Les mêmes auront pu constater que le cri « bouche en cul de poule » qui a longtemps signé ses parades sociales, a été peu à peu remplacé par un anglais approximatif qui ponctue ses phrases faites d’un français lui-même de plus en plus approximatif.
Il faut donc procéder avec méthode pour, là, accepter de renoncer à caractériser le ouineur par ses modes migratoires et, ici, prendre le recul nécessaire pour, eurêka ! saisir enfin que le cri caractéristique de cet animal est le mépris.

Quant à ses modes sociaux, le ouineur en a de tout à fait surprenants. Les glandes bancaires situées dans son portefeuille sécrètent une phéromone appelée « pognon » (du grec « pandanlognon »). Celle-ci exerce une attraction considérable sur ses semblables des deux sexes. Pour cette raison, il n’est jamais seul pour céder à sa fantaisie, ce qu’il fait dans des lieux mondains et très couteux. En effet il ne lit jamais, regarde peu la télévision et préfère les spectacles de chiens savants.

A l’instar du chimpanzé et du percuteur de 367 magnum, le ouineur ne croit pas en dieu ou alors c’est qu’il se confond avec. Il porte certes une croyance magique envers le pognon qu’il pense capable de générer le bonheur, mais sans même espérer l’emporter au paradis ; la Nature est bien faite. Au demeurant, à l’approche du moment où, justement, il saura très vite si oui ou non il est une vie après la vie, les glandes bancaires du ouineur se racornissent et n’ont plus guère d’effet. Pour cela il trépasse souvent seul ou mal entouré. Cet effet peut néanmoins rester spectaculaire sur la progéniture ou la femelle qui en eux pourront continuer à en profiter après le trépas au moyen d’un rite nécrophage bien connu et généralement imposé autour des 50% –cela dépend beaucoup des compétences de l’avocat fiscaliste, un autre mammifère passionnant avec lequel il vit en symbiose.
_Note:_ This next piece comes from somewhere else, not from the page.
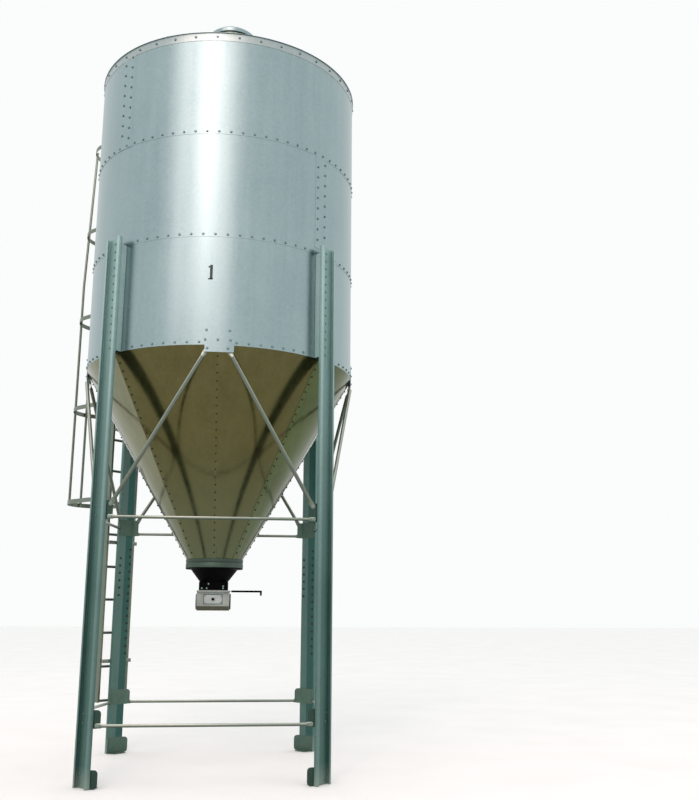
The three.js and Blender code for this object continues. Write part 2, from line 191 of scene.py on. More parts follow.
def makeBox(name, low, high, bevel=0.0, segments=2):
    # a box between two corners with its edges rounded
    low, high = Vector(low), Vector(high)
    bpy.ops.mesh.primitive_cube_add(size=1, location=(low + high) / 2)
    bpy.context.object.scale = high - low
    piece = newPiece(name)
    if bevel:
        useModifier(piece, "BEVEL", width=bevel, segments=segments, limit_method="ANGLE")
    return piece


def makeRod(name, start, end, radius, sides=20, bevel=0.0):
    start, end = Vector(start), Vector(end)
    along = end - start
    bpy.ops.mesh.primitive_cylinder_add(
        vertices=sides, radius=radius, depth=along.length, location=(start + end) / 2,
        rotation=along.to_track_quat("Z", "Y").to_euler())
    piece = newPiece(name)
    if bevel:
        useModifier(piece, "BEVEL", width=bevel, segments=2, limit_method="ANGLE", angle_limit=radians(50))
    return piece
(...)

Pourquoi cette quête frénétique de la ouine ? Là, l’anthropologue le cède au biologiste. Une fois encore c’est chez Darwin qu’on cherche la réponse : c’est sans aucun doute l’évolution qui a conditionné un singe plus coriace que les autres, à vouloir s’élever aux dépens de ses semblables lorsque c’était utile. Le mépris préserve du scrupule. Or, dans les économies de subsistance le scrupule peut préserver de la faim voire de la fin. Et ce même conditionnement darwinien fait crever son monde de sinistrose, de solitude, de dépression et de cynisme, à l’instar du réflexe mal dosé qui en pousse d’autres à se gaver bien après la satiété. C’est l’anthropophage de Gainsbourg qui tapi dans notre œsophage se met dans la tête de nous empoisonner, c’est l’enfant égotiste qui crie de peur dans l’effrayante obscurité d’un monde sans soleil.

C’est ainsi qu’une senteur de sapin semble nager autour de la Bettencourt que ses glandes bancaires abandonne et pendant ce temps là, aux États-Unis d’Amérique, des enfants meurent des balles qui les protègent de la tyrannie du roi d’Angleterre.